*What you have to do*
Emit the entire listing verbatim.

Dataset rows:
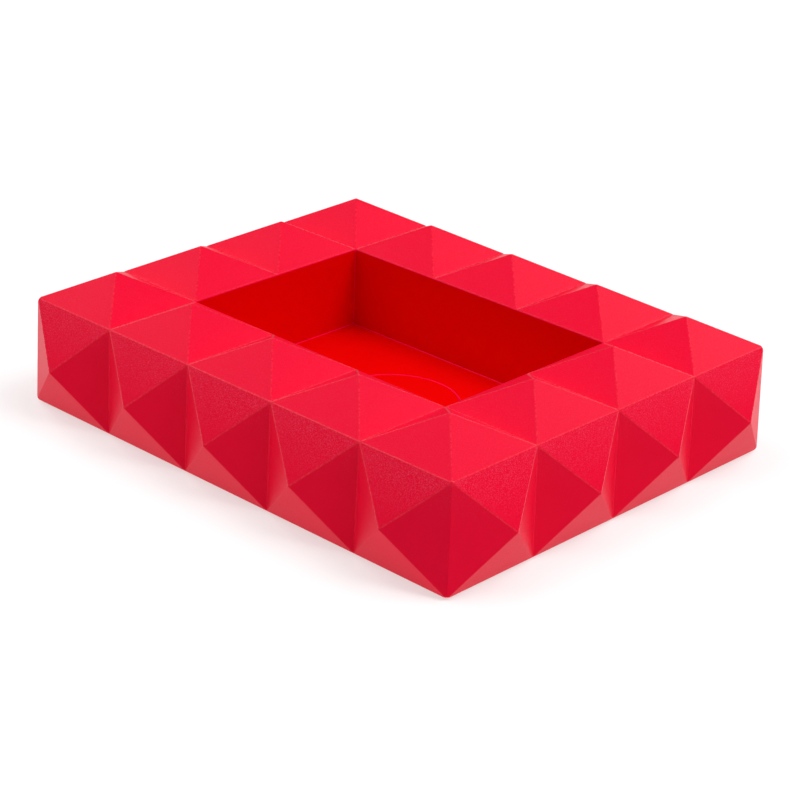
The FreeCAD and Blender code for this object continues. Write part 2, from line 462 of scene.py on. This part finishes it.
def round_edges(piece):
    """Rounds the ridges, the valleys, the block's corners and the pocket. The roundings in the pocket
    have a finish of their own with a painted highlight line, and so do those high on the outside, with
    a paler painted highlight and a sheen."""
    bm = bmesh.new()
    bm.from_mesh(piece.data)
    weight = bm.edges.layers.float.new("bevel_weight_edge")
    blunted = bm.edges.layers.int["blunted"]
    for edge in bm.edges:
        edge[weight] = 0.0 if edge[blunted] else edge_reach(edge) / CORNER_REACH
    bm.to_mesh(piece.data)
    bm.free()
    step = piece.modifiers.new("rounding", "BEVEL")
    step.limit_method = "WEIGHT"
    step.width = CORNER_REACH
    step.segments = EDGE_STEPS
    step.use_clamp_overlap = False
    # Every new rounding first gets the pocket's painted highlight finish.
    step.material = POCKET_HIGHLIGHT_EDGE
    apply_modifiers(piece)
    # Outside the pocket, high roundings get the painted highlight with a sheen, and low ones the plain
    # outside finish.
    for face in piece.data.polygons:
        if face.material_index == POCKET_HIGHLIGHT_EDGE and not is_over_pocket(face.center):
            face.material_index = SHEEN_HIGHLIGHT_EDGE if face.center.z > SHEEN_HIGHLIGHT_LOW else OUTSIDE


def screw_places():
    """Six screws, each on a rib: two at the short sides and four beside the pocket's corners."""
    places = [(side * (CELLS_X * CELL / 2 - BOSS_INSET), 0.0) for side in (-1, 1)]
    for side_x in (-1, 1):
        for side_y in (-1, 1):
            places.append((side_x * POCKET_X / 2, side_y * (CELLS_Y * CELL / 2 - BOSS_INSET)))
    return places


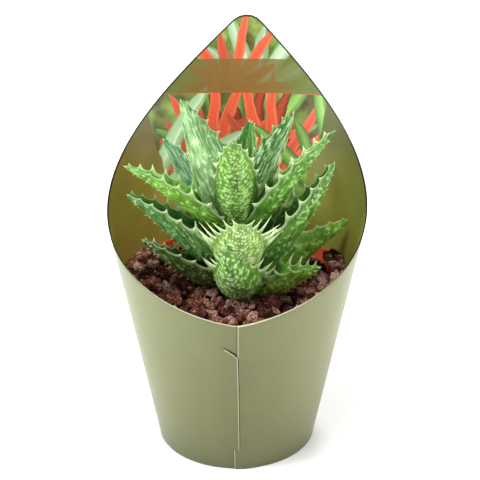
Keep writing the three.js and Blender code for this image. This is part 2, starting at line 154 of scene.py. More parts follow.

*Reply to the task*
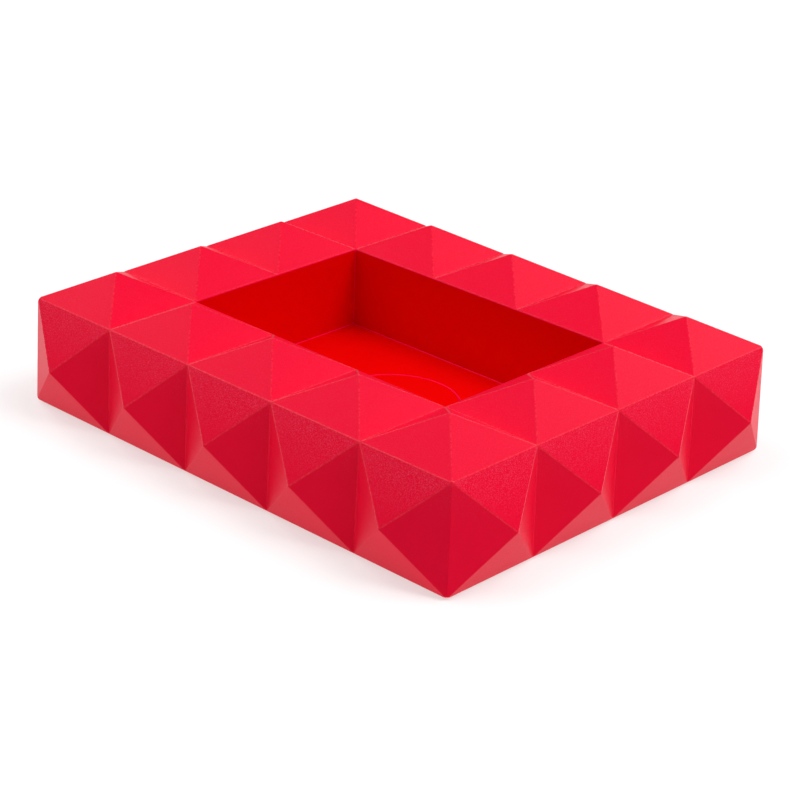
The FreeCAD and Blender code for this object continues. Write part 2, from line 462 of scene.py on. This part finishes it.
def round_edges(piece):
    """Rounds the ridges, the valleys, the block's corners and the pocket. The roundings in the pocket
    have a finish of their own with a painted highlight line, and so do those high on the outside, with
    a paler painted highlight and a sheen."""
    bm = bmesh.new()
    bm.from_mesh(piece.data)
    weight = bm.edges.layers.float.new("bevel_weight_edge")
    blunted = bm.edges.layers.int["blunted"]
    for edge in bm.edges:
        edge[weight] = 0.0 if edge[blunted] else edge_reach(edge) / CORNER_REACH
    bm.to_mesh(piece.data)
    bm.free()
    step = piece.modifiers.new("rounding", "BEVEL")
    step.limit_method = "WEIGHT"
    step.width = CORNER_REACH
    step.segments = EDGE_STEPS
    step.use_clamp_overlap = False
    # Every new rounding first gets the pocket's painted highlight finish.
    step.material = POCKET_HIGHLIGHT_EDGE
    apply_modifiers(piece)
    # Outside the pocket, high roundings get the painted highlight with a sheen, and low ones the plain
    # outside finish.
    for face in piece.data.polygons:
        if face.material_index == POCKET_HIGHLIGHT_EDGE and not is_over_pocket(face.center):
            face.material_index = SHEEN_HIGHLIGHT_EDGE if face.center.z > SHEEN_HIGHLIGHT_LOW else OUTSIDE


def screw_places():
    """Six screws, each on a rib: two at the short sides and four beside the pocket's corners."""
    places = [(side * (CELLS_X * CELL / 2 - BOSS_INSET), 0.0) for side in (-1, 1)]
    for side_x in (-1, 1):
        for side_y in (-1, 1):
            places.append((side_x * POCKET_X / 2, side_y * (CELLS_Y * CELL / 2 - BOSS_INSET)))
    return places


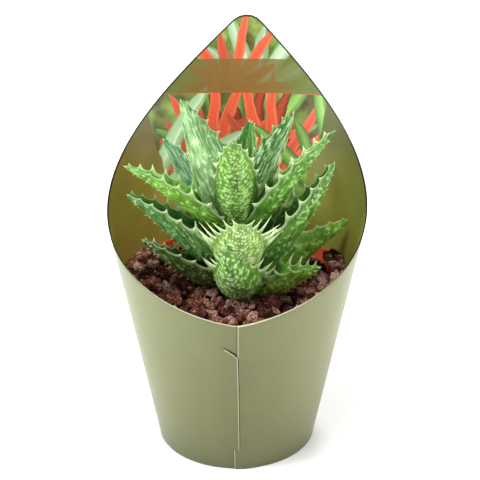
Keep writing the three.js and Blender code for this image. This is part 2, starting at line 154 of scene.py. More parts follow.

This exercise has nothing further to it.